Modeling code records:
------------------------

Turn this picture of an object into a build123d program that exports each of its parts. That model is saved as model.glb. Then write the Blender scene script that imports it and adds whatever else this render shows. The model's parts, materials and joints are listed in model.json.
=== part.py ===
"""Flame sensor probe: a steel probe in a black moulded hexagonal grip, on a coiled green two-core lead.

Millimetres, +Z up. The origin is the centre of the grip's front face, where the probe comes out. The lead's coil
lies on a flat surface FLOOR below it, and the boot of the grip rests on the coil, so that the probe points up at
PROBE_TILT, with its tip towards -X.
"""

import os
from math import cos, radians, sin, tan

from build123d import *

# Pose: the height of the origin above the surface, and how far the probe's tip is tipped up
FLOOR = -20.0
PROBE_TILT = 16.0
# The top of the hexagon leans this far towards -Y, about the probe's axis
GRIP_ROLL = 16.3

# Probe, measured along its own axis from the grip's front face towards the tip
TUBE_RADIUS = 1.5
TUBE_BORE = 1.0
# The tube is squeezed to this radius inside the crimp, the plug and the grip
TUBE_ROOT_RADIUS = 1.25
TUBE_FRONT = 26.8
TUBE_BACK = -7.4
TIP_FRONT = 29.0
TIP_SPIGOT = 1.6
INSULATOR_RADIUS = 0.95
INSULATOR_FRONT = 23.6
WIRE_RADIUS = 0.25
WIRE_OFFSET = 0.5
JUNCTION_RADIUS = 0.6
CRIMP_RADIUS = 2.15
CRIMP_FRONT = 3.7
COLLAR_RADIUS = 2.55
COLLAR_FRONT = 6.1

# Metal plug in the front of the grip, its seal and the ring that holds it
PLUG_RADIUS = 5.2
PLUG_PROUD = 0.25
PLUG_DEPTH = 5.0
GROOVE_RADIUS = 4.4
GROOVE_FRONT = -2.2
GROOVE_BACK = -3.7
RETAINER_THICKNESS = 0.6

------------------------

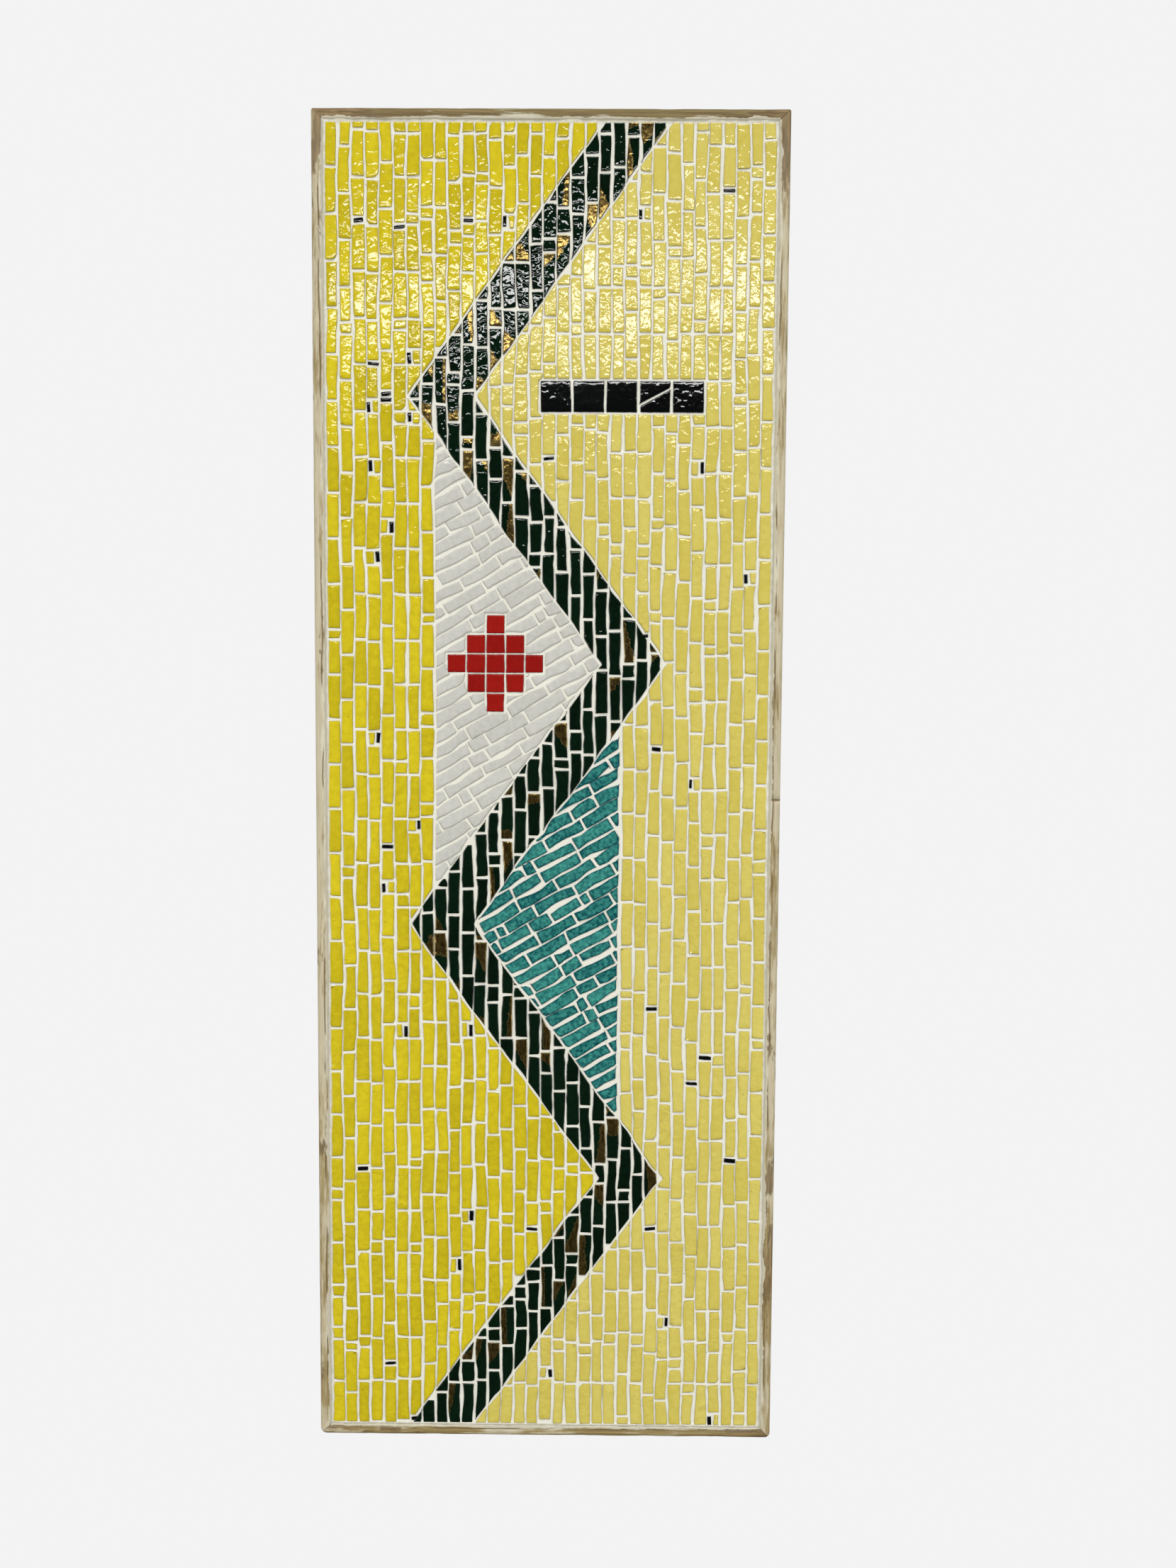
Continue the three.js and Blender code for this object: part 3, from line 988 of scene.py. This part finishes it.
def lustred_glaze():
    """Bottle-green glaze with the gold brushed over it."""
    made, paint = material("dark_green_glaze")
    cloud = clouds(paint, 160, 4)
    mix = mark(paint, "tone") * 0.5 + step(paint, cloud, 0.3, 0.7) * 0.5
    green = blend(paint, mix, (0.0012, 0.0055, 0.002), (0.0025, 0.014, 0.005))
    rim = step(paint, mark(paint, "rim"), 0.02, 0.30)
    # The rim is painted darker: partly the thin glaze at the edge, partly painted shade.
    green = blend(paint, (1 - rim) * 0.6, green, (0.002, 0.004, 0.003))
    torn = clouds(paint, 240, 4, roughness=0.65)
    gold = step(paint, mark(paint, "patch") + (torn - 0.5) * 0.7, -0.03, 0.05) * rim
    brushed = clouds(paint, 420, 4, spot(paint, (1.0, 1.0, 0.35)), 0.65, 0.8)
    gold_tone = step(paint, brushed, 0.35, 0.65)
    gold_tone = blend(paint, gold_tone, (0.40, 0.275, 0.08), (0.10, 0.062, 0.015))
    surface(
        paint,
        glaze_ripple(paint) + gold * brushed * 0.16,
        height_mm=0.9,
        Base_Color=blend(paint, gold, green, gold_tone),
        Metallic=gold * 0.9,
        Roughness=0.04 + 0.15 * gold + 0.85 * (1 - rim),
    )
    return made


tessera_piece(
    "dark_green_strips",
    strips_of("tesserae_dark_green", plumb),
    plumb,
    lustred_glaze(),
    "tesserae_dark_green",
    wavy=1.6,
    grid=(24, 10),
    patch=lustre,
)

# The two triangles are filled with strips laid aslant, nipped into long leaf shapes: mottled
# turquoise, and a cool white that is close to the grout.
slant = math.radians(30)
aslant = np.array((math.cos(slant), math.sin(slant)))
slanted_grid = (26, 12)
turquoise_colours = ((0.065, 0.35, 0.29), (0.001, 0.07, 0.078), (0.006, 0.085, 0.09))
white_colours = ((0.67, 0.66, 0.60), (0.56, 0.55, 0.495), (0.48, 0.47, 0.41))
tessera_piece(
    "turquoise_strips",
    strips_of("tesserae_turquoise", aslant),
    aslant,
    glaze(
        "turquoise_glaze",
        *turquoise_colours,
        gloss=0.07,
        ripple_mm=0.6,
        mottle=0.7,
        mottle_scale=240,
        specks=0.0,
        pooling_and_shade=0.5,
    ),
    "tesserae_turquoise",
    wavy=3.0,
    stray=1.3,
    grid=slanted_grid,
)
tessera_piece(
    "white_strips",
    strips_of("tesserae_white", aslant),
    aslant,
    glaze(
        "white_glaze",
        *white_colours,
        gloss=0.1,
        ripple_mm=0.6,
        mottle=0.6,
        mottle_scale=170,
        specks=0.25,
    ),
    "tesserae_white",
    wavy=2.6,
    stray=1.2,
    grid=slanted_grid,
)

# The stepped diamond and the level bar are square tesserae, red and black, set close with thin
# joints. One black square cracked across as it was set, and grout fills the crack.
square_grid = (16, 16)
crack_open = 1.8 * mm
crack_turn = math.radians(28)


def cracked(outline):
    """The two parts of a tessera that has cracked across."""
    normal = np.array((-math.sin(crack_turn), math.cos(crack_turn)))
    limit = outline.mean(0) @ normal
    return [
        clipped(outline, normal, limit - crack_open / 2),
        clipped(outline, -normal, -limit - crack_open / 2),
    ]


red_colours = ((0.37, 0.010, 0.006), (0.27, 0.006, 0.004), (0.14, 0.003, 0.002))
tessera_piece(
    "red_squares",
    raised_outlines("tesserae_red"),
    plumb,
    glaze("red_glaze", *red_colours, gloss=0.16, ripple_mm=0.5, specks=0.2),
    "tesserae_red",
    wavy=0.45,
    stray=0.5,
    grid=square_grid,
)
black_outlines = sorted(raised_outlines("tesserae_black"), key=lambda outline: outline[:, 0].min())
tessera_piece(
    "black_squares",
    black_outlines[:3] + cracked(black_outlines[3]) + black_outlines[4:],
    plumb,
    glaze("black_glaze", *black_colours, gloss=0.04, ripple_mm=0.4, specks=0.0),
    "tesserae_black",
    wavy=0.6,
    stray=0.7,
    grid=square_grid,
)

------------------------

Task prompt: State only the number of lines in these entries that contain "from".

Exercise result: 4